• _WHAT IS BEING ASKED_:
Below this line is the material. Write out only its lines from the one containing "const outline = new THREE.Shape();" through the one containing "for node in", both kept, exactly.

-- Start SOURCE EXCERPT --

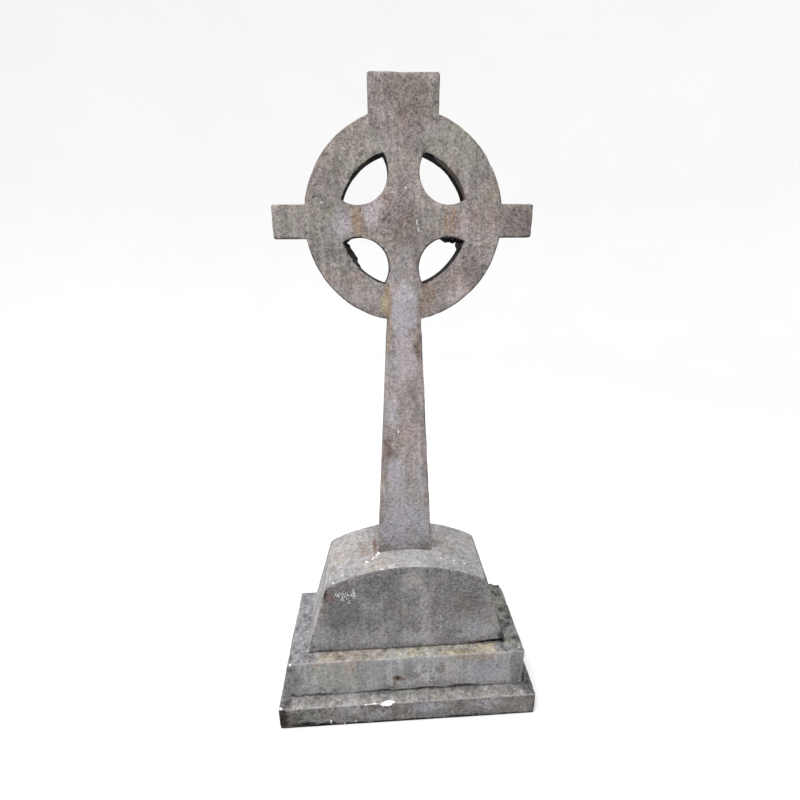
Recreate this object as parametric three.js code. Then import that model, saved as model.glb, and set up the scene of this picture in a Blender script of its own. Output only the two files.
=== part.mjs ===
// A ringed cross memorial: a tall tapering shaft that carries a pierced ring and a cross,
// standing on a block with an arched crown, a step and a base slab.
// Millimetres, +Z up, the front facing -Y, the origin at the middle of the underside.

import * as THREE from 'three';
import { mergeVertices } from 'three/addons/utils/BufferGeometryUtils.js';

// Base slab
const slabWidth = 858;
const slabDepth = 406;
const slabHeight = 86;

// Step
const stepWidth = 784;
const stepDepth = 322;
const stepHeight = 147;

// Block: its front is a trapezium under an arched crown
const blockFootWidth = 674;
const blockShoulderWidth = 518;
const blockDepth = 246;
const shoulderHeight = 265;
const crownRise = 68;

// Cross: the shaft runs from the crown to the ring, the ring carries arms and head
const crossThickness = 76;
const shaftFootWidth = 177;
const shaftNeckWidth = 93;
const crownToRingCentre = 1008;
const ringOuterRadius = 255;
const ringInnerRadius = 164;
const hollowRadius = 76;
const armReach = 335;
const armHeight = 84;
const headWidth = 173;
const headReach = 326;

// Worn edges and corners
const slabEdge = 4;
const blockEdge = 4;
const crossEdge = 3;
const planCorner = 7;
const crossCorner = 7;

// Each upper piece stands this far clear of the one below
const bedGap = 0.3;

// Levels of the tops, from the ground
const slabTop = slabHeight;
const stepTop = slabTop + stepHeight;
const shoulderLevel = stepTop + shoulderHeight;
const crownTop = shoulderLevel + crownRise;
const ringCentre = crownTop + crownToRingCentre;

// The crown is an arc through both shoulders and the crown's top
const crownRadius = ((blockShoulderWidth / 2) ** 2 + crownRise ** 2) / (2 * crownRise);
const crownCentre = crownTop - crownRadius;

const stepsPerArc = 8;
const edgeSteps = 2;
const quarterTurn = Math.PI / 2;

// Paint shades of the four pieces, all rough and weathered
const slabGrey = 0x75716d;
const stepGrey = 0x7e7b77;
const blockGrey = 0x76726f;
const crossGrey = 0x8f8884;

// Carries an outline along its axis and eases both rims, the outline being the widest section.
function easedPrism(outline, length, ease) {
  const prism = new THREE.ExtrudeGeometry(outline, {
    depth: length - 2 * ease,
    curveSegments: stepsPerArc,
    bevelEnabled: true,
    bevelThickness: ease,
    bevelSize: ease,
    bevelOffset: -ease,
    bevelSegments: edgeSteps,
  });
  prism.translate(0, 0, ease);
  prism.deleteAttribute('normal');
  prism.deleteAttribute('uv');
  const closed = mergeVertices(prism);
  closed.computeVertexNormals();
  return closed;
}

function stonePiece(name, geometry, colour) {
  const material = new THREE.MeshStandardMaterial({ color: colour, roughness: 0.92, metalness: 0 });
  material.name = name;
  const piece = new THREE.Mesh(geometry, material);
  piece.name = name;
  return piece;
}

// A rectangular course seen from above, with rounded corners, standing on the level below.
function course(name, width, depth, bottom, top, colour) {
  const farX = width / 2 - planCorner;
  const farY = depth / 2 - planCorner;
  const plan = new THREE.Shape();
  plan.absarc(farX, -farY, planCorner, -quarterTurn, 0);
  plan.absarc(farX, farY, planCorner, 0, quarterTurn);
  plan.absarc(-farX, farY, planCorner, quarterTurn, 2 * quarterTurn);
  plan.absarc(-farX, -farY, planCorner, 2 * quarterTurn, 3 * quarterTurn);
  plan.closePath();
  const piece = stonePiece(name, easedPrism(plan, top - bottom, slabEdge), colour);
  piece.position.z = bottom;
  return piece;
}

// Turns a piece whose outline was drawn in X and Y upright, so that it is seen from the front,
// and centres its thickness on the memorial's middle plane.
function standUpright(piece, thickness) {
  piece.rotation.x = quarterTurn;
  piece.position.y = thickness / 2;
  return piece;
}

// The tapered block: foot, sloping sides and the arched crown.
function plinthBlock() {
  const foot = blockFootWidth / 2;
  const shoulder = blockShoulderWidth / 2;
  const shoulderAngle = Math.atan2(shoulderLevel - crownCentre, shoulder);
  const front = new THREE.Shape();
  front.moveTo(-foot, stepTop + bedGap);
  front.lineTo(foot, stepTop + bedGap);
  front.absarc(0, crownCentre, crownRadius, shoulderAngle, Math.PI - shoulderAngle);
  front.closePath();
  const block = stonePiece('plinth_block', easedPrism(front, blockDepth, blockEdge), blockGrey);
  return standUpright(block, blockDepth);
}

// A hollow between two limbs: the overlap of the ring's inner circle and a circle of the hollow's
// radius that is centred on it, on the diagonal at the angle given.
function hollow(diagonal) {
  const halfChord = Math.acos(hollowRadius / (2 * ringInnerRadius));
  const halfSpan = 2 * Math.asin(hollowRadius / (2 * ringInnerRadius));
  const centreX = ringInnerRadius * Math.cos(diagonal);
  const centreZ = ringCentre + ringInnerRadius * Math.sin(diagonal);
  const inward = diagonal + Math.PI;
  const opening = new THREE.Path();
  opening.absarc(0, ringCentre, ringInnerRadius, diagonal - halfSpan, diagonal + halfSpan);
  opening.absarc(centreX, centreZ, hollowRadius, inward - halfChord, inward + halfChord);
  opening.closePath();
  return opening;
}

// The square end of a limb, drawn anticlockwise: two worn corners at its reach from the ring's centre.
function limbEnd(outline, direction, reach, halfWidth) {
  const along = reach - crossCorner;
  const across = halfWidth - crossCorner;
  const cos = Math.cos(direction);
  const sin = Math.sin(direction);
  for (const side of [-1, 1]) {
    const x = along * cos - side * across * sin;
    const z = ringCentre + along * sin + side * across * cos;
    const start = direction + (side < 0 ? -quarterTurn : 0);
    outline.absarc(x, z, crossCorner, start, start + quarterTurn);
  }
}

// Shaft, ring, arms and head as one outline, pierced by the four hollows.
function cross() {
  const shaftFoot = shaftFootWidth / 2;
  const footAngle = Math.acos(shaftFoot / (crownRadius + bedGap));
  const neckAngle = Math.asin(shaftNeckWidth / 2 / ringOuterRadius);
  const armAngle = Math.asin(armHeight / 2 / ringOuterRadius);
  const headAngle = Math.asin(headWidth / 2 / ringOuterRadius);
  const right = 0;
  const up = quarterTurn;
  const left = 2 * quarterTurn;
  const down = 3 * quarterTurn;
  const ringStretch = (from, to) => outline.absarc(0, ringCentre, ringOuterRadius, from, to);

  const outline = new THREE.Shape();
  outline.absarc(0, crownCentre, crownRadius + bedGap, Math.PI - footAngle, footAngle, true);
  ringStretch(down + neckAngle - 2 * Math.PI, right - armAngle);
  limbEnd(outline, right, armReach, armHeight / 2);
  ringStretch(right + armAngle, up - headAngle);
  limbEnd(outline, up, headReach, headWidth / 2);
  ringStretch(up + headAngle, left - armAngle);
  limbEnd(outline, left, armReach, armHeight / 2);
  ringStretch(left + armAngle, down - neckAngle);
  outline.closePath();
  for (const quadrant of [0, 1, 2, 3]) {
    outline.holes.push(hollow(quarterTurn / 2 + quadrant * quarterTurn));
  }
  const piece = stonePiece('cross', easedPrism(outline, crossThickness, crossEdge), crossGrey);
  return standUpright(piece, crossThickness);
}

const memorial = new THREE.Group();
memorial.name = 'ringed_cross_memorial';
memorial.add(course('base_slab', slabWidth, slabDepth, 0, slabTop, slabGrey));
memorial.add(course('plinth_step', stepWidth, stepDepth, slabTop + bedGap, stepTop, stepGrey));
memorial.add(plinthBlock());
memorial.add(cross());

export default memorial;
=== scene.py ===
import math

import bmesh
import bpy
import numpy as np
from mathutils import Matrix, Vector


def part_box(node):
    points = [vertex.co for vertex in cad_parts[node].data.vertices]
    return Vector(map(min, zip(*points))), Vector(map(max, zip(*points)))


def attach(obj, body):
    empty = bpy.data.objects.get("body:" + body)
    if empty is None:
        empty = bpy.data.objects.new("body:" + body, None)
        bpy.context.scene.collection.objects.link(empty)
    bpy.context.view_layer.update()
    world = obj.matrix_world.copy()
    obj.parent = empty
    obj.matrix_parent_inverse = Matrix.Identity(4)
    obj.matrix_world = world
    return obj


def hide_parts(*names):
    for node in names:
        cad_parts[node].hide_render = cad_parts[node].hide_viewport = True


bl_info = {
    "name": "Ringed Cross Memorial",
    "version": (1, 0, 0),
    "blender": (4, 5, 0),
    "location": "3D View > Sidebar > Memorial",
    "description": "A weathered ringed cross on an arched block, a step and a base slab",
    "category": "Object",
}

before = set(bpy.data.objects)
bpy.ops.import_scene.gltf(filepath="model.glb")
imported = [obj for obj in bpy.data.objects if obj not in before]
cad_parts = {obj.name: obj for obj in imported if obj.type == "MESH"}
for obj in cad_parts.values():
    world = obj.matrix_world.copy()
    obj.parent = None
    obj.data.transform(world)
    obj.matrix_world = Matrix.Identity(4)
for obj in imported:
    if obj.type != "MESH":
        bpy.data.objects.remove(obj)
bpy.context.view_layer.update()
BODY = "root"
MM = 0.001
QUARTER = math.pi / 2


def node_box(node):
    """The lowest and highest corner of a solid, as numpy arrays in metres."""
    low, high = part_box(node)
    return np.array(low), np.array(high)


CROSS_LOW, CROSS_HIGH = node_box("cross")
BLOCK_LOW, BLOCK_HIGH = node_box("plinth_block")
STEP_LOW, STEP_HIGH = node_box("plinth_step")
SLAB_LOW, SLAB_HIGH = node_box("base_slab")


def linear(code):
    """A colour written as an sRGB hex code, as linear red, green and blue."""
    parts = [int(code[i:i + 2], 16) / 255 for i in (1, 3, 5)]
    return tuple(c / 12.92 if c <= 0.04045 else ((c + 0.055) / 1.055) ** 2.4 for c in parts)


# Sizes and colours that a user would change


def length(name, text, millimetres):
    """A length that a user can change, with its default in millimetres."""
    return bpy.props.FloatProperty(name=name, description=text, default=millimetres * MM, unit="LENGTH")


def colour(name, text, code):
    """A colour that a user can change, with its default as an sRGB hex code."""
    return bpy.props.FloatVectorProperty(
        name=name, description=text, default=linear(code), size=3, subtype="COLOR", min=0, max=1)


class CrossSizes(bpy.types.PropertyGroup):
    """The cross's own proportions; its height, thickness and reach come from the frame."""

    ring_outer: length("Ring outer radius", "Outside of the ring", 255)
    ring_inner: length("Ring inner radius", "Inside of the ring", 164)
    hollow: length("Hollow radius", "Rounded hollows where the limbs cross", 76)
    head_reach: length("Head reach", "From the ring's centre to the top", 326)
    head_width: length("Head width", "Width of the head above the ring", 173)
    arm_height: length("Arm height", "Height of the arms outside the ring", 84)
    neck_width: length("Neck width", "Shaft where it meets the ring", 93)
    foot_width: length("Foot width", "Shaft where it stands on the crown", 177)
    corner: length("Corner", "Radius of the worn corners of the limbs", 7)
    edge: length("Worn edge", "How far the sharp edges are worn back", 4)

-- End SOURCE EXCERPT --

• _SOLUTION FOR THIS PROBLEM_:
  const outline = new THREE.Shape();
  outline.absarc(0, crownCentre, crownRadius + bedGap, Math.PI - footAngle, footAngle, true);
  ringStretch(down + neckAngle - 2 * Math.PI, right - armAngle);
  limbEnd(outline, right, armReach, armHeight / 2);
  ringStretch(right + armAngle, up - headAngle);
  limbEnd(outline, up, headReach, headWidth / 2);
  ringStretch(up + headAngle, left - armAngle);
  limbEnd(outline, left, armReach, armHeight / 2);
  ringStretch(left + armAngle, down - neckAngle);
  outline.closePath();
  for (const quadrant of [0, 1, 2, 3]) {
    outline.holes.push(hollow(quarterTurn / 2 + quadrant * quarterTurn));
  }
  const piece = stonePiece('cross', easedPrism(outline, crossThickness, crossEdge), crossGrey);
  return standUpright(piece, crossThickness);
}

const memorial = new THREE.Group();
memorial.name = 'ringed_cross_memorial';
memorial.add(course('base_slab', slabWidth, slabDepth, 0, slabTop, slabGrey));
memorial.add(course('plinth_step', stepWidth, stepDepth, slabTop + bedGap, stepTop, stepGrey));
memorial.add(plinthBlock());
memorial.add(cross());

export default memorial;
=== scene.py ===
import math

import bmesh
import bpy
import numpy as np
from mathutils import Matrix, Vector


def part_box(node):
    points = [vertex.co for vertex in cad_parts[node].data.vertices]
    return Vector(map(min, zip(*points))), Vector(map(max, zip(*points)))


def attach(obj, body):
    empty = bpy.data.objects.get("body:" + body)
    if empty is None:
        empty = bpy.data.objects.new("body:" + body, None)
        bpy.context.scene.collection.objects.link(empty)
    bpy.context.view_layer.update()
    world = obj.matrix_world.copy()
    obj.parent = empty
    obj.matrix_parent_inverse = Matrix.Identity(4)
    obj.matrix_world = world
    return obj


def hide_parts(*names):
    for node in names:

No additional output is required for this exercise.